▽

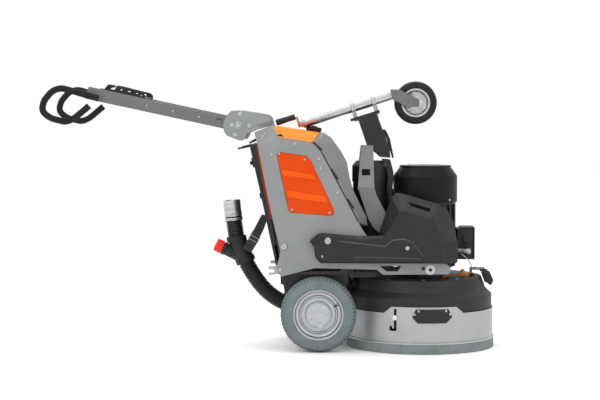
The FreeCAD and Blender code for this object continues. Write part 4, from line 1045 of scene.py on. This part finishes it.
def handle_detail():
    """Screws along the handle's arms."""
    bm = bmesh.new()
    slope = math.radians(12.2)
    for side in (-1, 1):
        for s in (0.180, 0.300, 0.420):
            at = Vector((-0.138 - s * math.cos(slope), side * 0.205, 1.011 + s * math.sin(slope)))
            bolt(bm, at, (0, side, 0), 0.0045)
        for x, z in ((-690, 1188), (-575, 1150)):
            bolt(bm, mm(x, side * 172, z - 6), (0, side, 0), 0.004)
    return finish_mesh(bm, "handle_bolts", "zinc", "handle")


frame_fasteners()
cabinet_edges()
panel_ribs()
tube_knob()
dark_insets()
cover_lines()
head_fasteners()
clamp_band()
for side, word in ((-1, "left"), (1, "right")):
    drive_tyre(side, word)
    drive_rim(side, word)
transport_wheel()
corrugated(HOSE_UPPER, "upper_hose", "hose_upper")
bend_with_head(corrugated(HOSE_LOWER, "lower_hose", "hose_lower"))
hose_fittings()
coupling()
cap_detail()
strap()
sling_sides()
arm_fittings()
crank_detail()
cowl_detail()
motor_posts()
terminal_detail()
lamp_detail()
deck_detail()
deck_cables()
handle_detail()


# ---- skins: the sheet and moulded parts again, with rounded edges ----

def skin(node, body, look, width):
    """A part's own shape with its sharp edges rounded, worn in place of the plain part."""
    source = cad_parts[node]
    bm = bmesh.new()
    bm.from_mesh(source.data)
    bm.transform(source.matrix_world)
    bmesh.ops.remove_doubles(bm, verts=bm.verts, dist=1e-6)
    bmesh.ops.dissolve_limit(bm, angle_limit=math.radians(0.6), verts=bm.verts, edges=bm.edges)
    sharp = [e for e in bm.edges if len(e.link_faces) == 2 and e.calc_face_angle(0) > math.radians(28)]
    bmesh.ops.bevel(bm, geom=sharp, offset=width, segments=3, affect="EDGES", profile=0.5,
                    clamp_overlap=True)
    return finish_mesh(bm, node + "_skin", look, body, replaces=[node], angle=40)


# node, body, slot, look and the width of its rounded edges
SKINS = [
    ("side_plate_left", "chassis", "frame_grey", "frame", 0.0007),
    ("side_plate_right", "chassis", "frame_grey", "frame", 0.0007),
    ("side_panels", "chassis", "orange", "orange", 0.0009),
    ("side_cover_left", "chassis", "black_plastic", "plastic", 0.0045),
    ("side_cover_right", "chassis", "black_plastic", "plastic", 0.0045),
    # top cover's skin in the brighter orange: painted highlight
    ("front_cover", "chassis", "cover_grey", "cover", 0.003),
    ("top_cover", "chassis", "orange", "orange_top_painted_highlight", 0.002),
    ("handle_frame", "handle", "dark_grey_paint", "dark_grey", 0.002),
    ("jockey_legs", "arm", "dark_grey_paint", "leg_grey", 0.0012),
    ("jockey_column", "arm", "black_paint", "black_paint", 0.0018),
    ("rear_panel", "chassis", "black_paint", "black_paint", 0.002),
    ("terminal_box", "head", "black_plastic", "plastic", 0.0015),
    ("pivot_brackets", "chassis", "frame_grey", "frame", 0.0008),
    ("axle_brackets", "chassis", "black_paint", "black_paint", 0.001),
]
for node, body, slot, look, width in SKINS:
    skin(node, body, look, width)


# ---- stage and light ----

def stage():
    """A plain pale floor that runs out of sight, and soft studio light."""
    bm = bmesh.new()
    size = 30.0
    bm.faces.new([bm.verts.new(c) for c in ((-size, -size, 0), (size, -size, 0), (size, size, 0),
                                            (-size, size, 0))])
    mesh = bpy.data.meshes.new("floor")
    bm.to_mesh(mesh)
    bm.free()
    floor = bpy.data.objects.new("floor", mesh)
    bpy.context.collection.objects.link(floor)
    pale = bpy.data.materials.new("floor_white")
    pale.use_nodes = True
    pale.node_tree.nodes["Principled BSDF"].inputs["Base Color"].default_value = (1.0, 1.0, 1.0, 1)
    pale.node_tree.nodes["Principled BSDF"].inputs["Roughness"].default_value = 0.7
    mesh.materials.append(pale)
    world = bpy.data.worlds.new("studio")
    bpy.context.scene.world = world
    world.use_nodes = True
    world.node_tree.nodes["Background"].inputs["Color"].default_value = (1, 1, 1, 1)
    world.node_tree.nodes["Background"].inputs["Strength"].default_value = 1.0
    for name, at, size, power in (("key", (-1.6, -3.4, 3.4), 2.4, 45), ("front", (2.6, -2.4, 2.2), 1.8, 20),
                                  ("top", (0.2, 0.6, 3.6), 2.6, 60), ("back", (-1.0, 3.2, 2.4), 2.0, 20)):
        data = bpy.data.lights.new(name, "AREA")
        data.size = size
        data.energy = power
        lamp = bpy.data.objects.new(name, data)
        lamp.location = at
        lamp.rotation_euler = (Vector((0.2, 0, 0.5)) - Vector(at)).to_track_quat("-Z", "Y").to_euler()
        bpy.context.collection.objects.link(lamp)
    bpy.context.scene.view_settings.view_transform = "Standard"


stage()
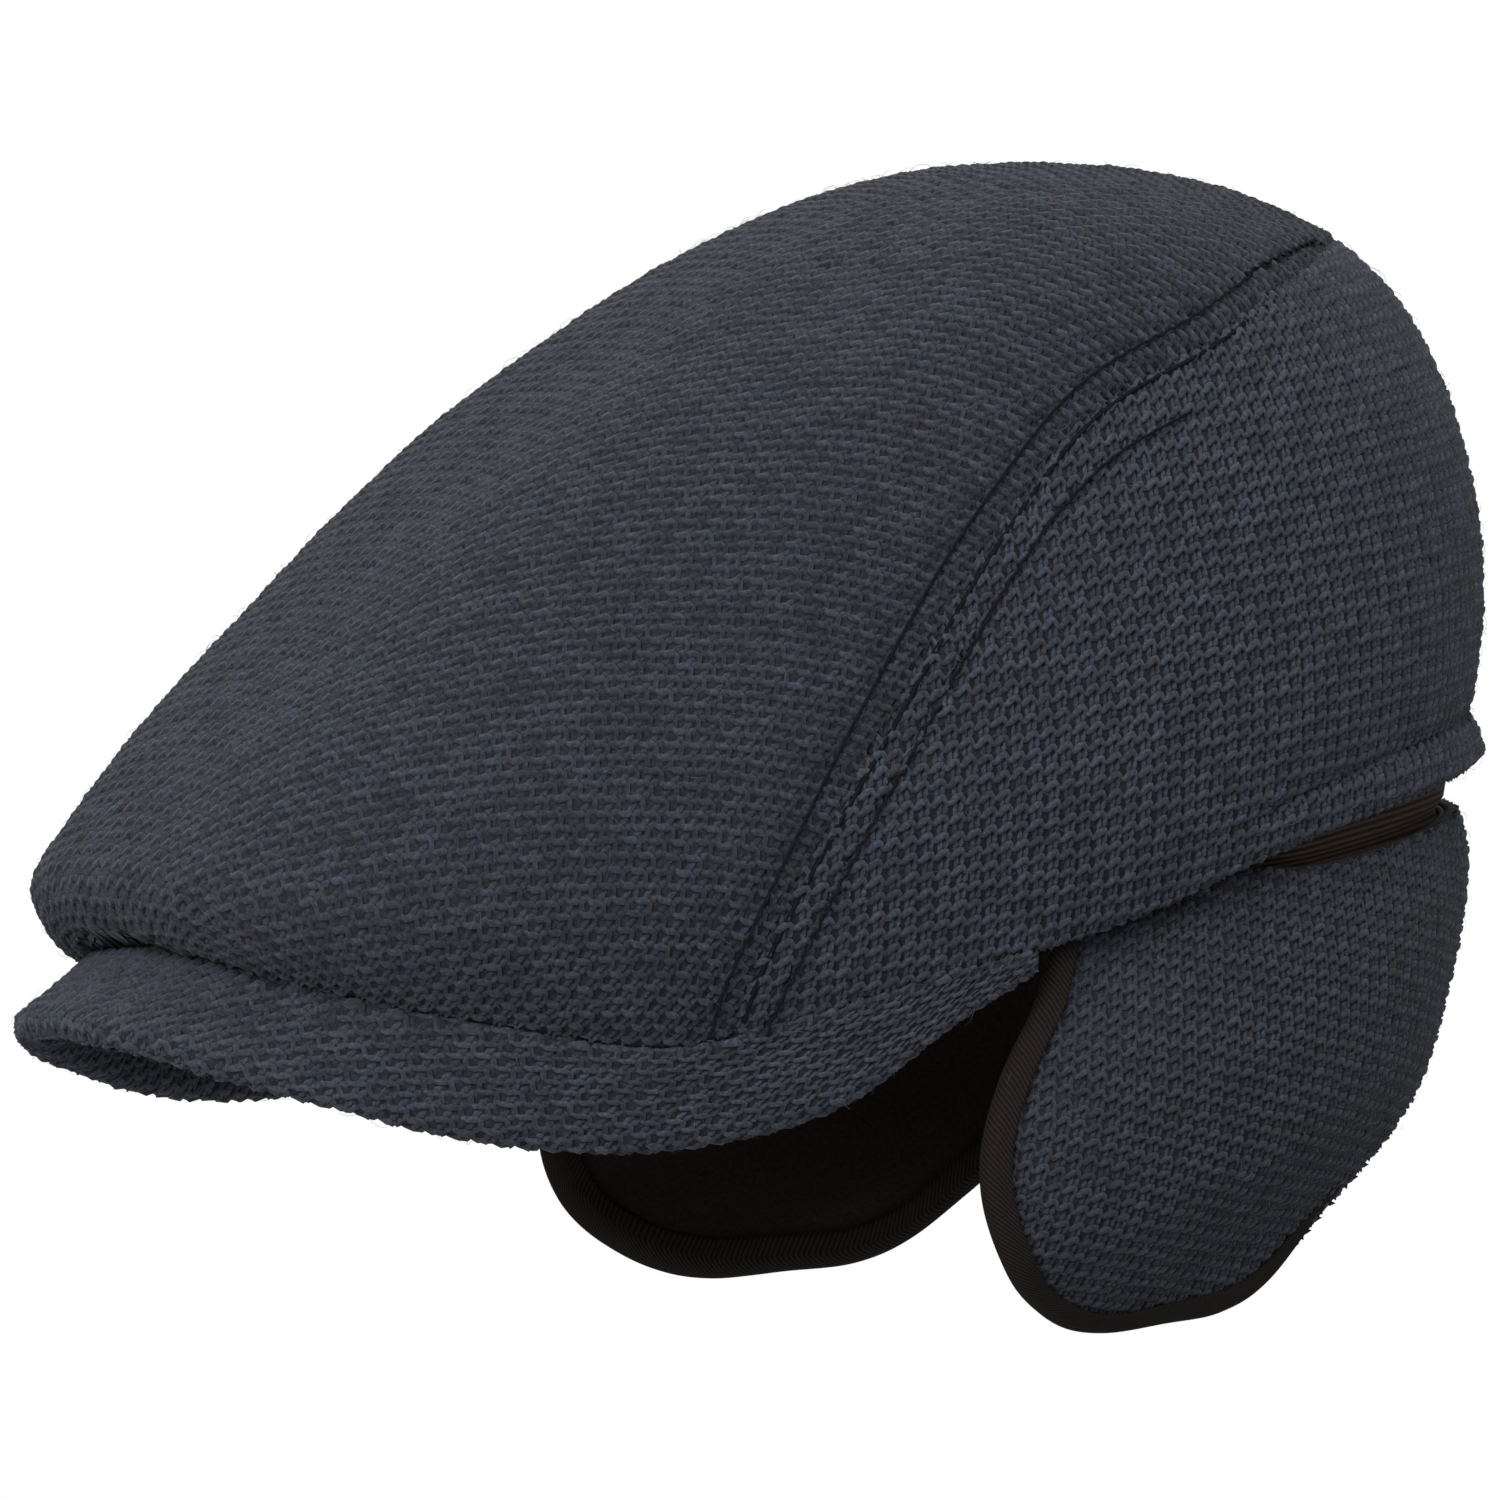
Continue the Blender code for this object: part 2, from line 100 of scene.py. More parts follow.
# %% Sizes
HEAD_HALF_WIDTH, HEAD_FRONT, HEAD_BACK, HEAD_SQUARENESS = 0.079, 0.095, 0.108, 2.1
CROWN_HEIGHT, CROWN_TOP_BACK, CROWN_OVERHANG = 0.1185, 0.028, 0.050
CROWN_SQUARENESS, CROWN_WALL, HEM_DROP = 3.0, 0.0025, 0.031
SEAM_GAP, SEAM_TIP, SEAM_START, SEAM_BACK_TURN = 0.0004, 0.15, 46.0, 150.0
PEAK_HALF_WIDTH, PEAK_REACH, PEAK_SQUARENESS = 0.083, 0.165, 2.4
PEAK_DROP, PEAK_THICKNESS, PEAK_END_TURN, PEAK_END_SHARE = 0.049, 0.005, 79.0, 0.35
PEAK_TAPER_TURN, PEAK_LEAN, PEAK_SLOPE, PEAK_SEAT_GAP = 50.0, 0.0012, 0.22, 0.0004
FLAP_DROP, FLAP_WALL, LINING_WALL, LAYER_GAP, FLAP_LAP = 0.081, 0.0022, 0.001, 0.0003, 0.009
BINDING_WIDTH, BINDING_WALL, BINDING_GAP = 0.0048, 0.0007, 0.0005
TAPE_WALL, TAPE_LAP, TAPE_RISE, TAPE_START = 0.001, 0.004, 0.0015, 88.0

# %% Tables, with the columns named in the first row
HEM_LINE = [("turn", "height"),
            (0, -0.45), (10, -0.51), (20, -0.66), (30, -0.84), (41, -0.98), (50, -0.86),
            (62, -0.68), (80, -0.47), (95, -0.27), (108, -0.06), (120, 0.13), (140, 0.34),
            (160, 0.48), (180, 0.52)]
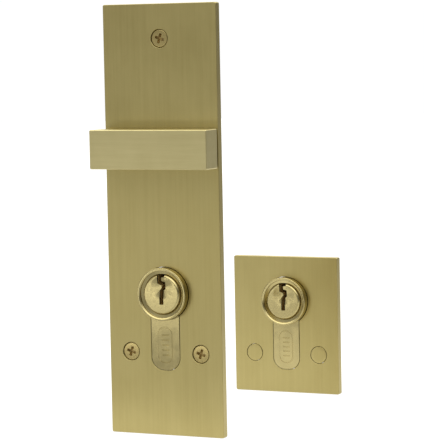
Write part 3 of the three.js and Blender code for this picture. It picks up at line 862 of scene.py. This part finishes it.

△

GOAL: How many lines of the entries above hold the string "source"? Reply with the number alone.

RESULT OF THIS EXERCISE: 3